Subfield Algorithms for Ideal- and Module-SVP Based on the Decomposition Group

Whilst lattice-based cryptosystems are believed to be resistant to quantum attack, they are often forced to pay for that security with inefficiencies in implementation. This problem is overcome by ring- and module-based schemes such as Ring-LWE or Module-LWE, whose keysize can be reduced by exploiting its algebraic structure, allowing for neater and faster computations. Many rings may be chosen to define such cryptoschemes, but cyclotomic rings, due to their cyclic nature allowing for easy multiplication, are the community standard. However, there is still much uncertainty as to whether this structure may be exploited to an adversary's benefit.

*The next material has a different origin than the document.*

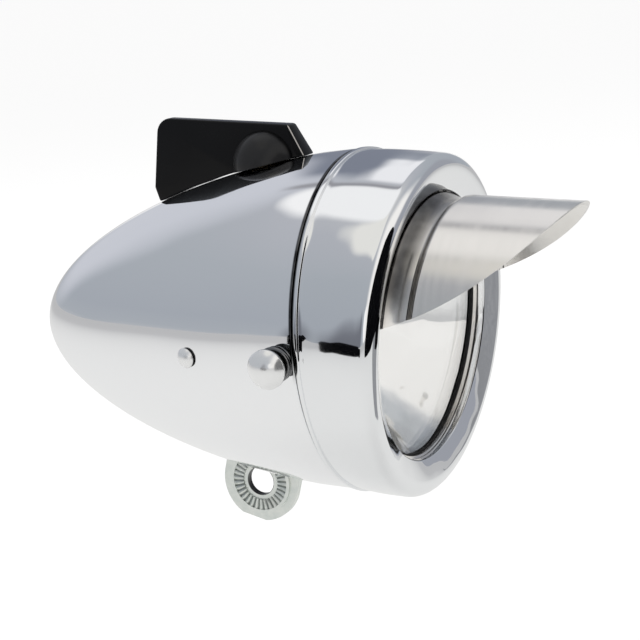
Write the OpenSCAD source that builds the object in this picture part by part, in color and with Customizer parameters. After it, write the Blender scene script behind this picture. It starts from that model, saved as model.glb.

In this paper, we show that the decomposition group of a cyclotomic ring of arbitrary conductor may be utilised in order to significantly decrease the dimension of the ideal (or module) lattice required to solve a given instance of SVP. Moreover, we show that there exist a large number of rational primes for which, if the prime ideal factors of an ideal lie over primes of this form, give rise to an "easy" instance of SVP. However, it is important to note that this work does not break Ring-LWE or Module-LWE, since the security reduction is from worst case ideal or module SVP to average case Ring-LWE or Module-LWE respectively, and is one way.